Zum anderen wird in einem solchen Denken auch eine starke Verachtung der Zielgruppe deutlich. Man traut ihnen nichts zu und mutet ihnen schon gar nicht zu, sich mit komplexeren symbolischen Zusammenhängen zu beschäftigen. Warum Plato, wenn es Dieter Bohlen doch auch tut? Und das ist dann nicht nur eine rhetorische Frage. Wenn es nur darum geht, ein Sinnuniversum zu entwerfen, dann reicht auch „Beavis and Butt-Head“. Irgendwann werden wir dann eine Theologen-Generation haben, die zwar nicht weiß, was in der Bibel steht und was zum narrativen Kontext des Christentums zählt, die sich aber exzellent darin auskennt, in welcher Fernsehserie sinnstiftende Elemente auftauchen könnten. Mir stellt sich dann aber die Frage: Wozu? Dann kann man doch gleich „Beavis and Butt-Head“ schauen.


Zeitgeist 20.06.2013

Die neue Orientierungshilfe der EKD zur Familie löst unter konservativen Christen der beiden großen Konfessionen Ängste aus. Weil man schon längst Religion in Moral und Werte überführt hat, basht man nun die EKD, weil diese Moral und Werte anders bewertet als man selbst. Dass ein Journalist schreiben kann, die Leitlinien zeichne „eine schockierend unideologische Alltags- und Realitätsnähe aus“ und das kritisch meint, lässt mich daran zweifeln, ob er jemals begriffen hat, was Protestantismus eigentlich ist. Letztlich wiederholt man nur einen Satz: dass die evangelische Kirche nicht katholisch sei. Gott sei Dank!

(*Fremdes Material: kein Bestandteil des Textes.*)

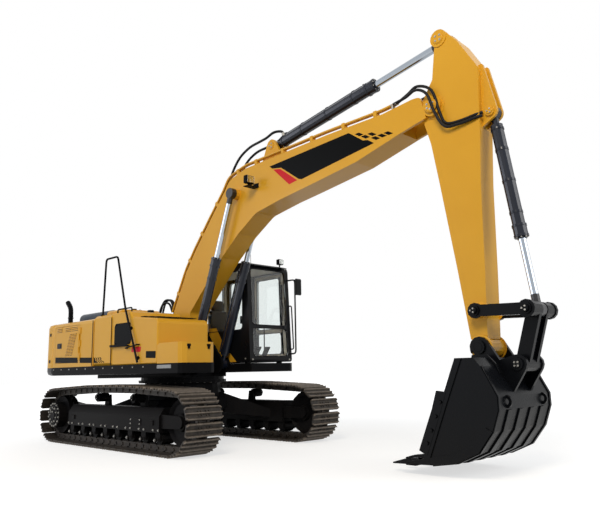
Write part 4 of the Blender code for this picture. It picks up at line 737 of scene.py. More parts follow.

Dass jemand nach der Aufklärung ernsthaft noch fragt, wer denn die Christen am Ende vertreten würde, ohne auf die Idee zu kommen, dass genau diese Frage vor knapp 500 Jahren die Differenz von evangelisch und katholisch begründet hat, ist schon merkwürdig und zeigt, dass der Protestantismus seine Ideen noch besser kommunizieren muss. Nein, nicht die EKD, nicht die katholische noch eine sonstige Kirche vertritt uns, wir bedürfen keiner Heilsschätze verteilenden Zwischeninstanzen, sondern stehen unmittelbar vor dem Herrn. Der theologische Überbau, den Ulf Poschardt in der WELT einklagt („die Kirche als Schwergewicht des Normativen“), ist gerade jener unerträgliche als Religion verbrämte Moralismus, den der Protestantismus zugunsten der Freiheit des Christenmenschen beiseite geräumt hat.

Heute leidet die Kirche unter einem moralischen Ballast, der aus einer Zeit stammt, als Religionen und Theologien nicht nur für die Gotteslehre, sondern auch für den Fortbestand der Gesellschaft zuständig waren. Sie mussten also Regeln aufstellen, die diesen Fortbestand zu garantieren schienen. Heute, in einer ausdifferenzierten Gesellschaft, sind es die Bürger selbst, die diese Regeln diskutieren und über das Parlament festlegen. Und dabei stellen sie fest, dass der Bann des scheinbar Andersartigen, den frühere Gesellschaften gegenüber Minderheiten und auch anderen sexuellen Orientierungen ausgesprochen hat, sich nicht mehr halten lässt. Tattoos und Piercing sind keine Todsünden, auch wenn es in der Bibel so steht, und auch Homosexualität ist keine Sünde. Diese sich religiös gebende Verurteilung ist überholt.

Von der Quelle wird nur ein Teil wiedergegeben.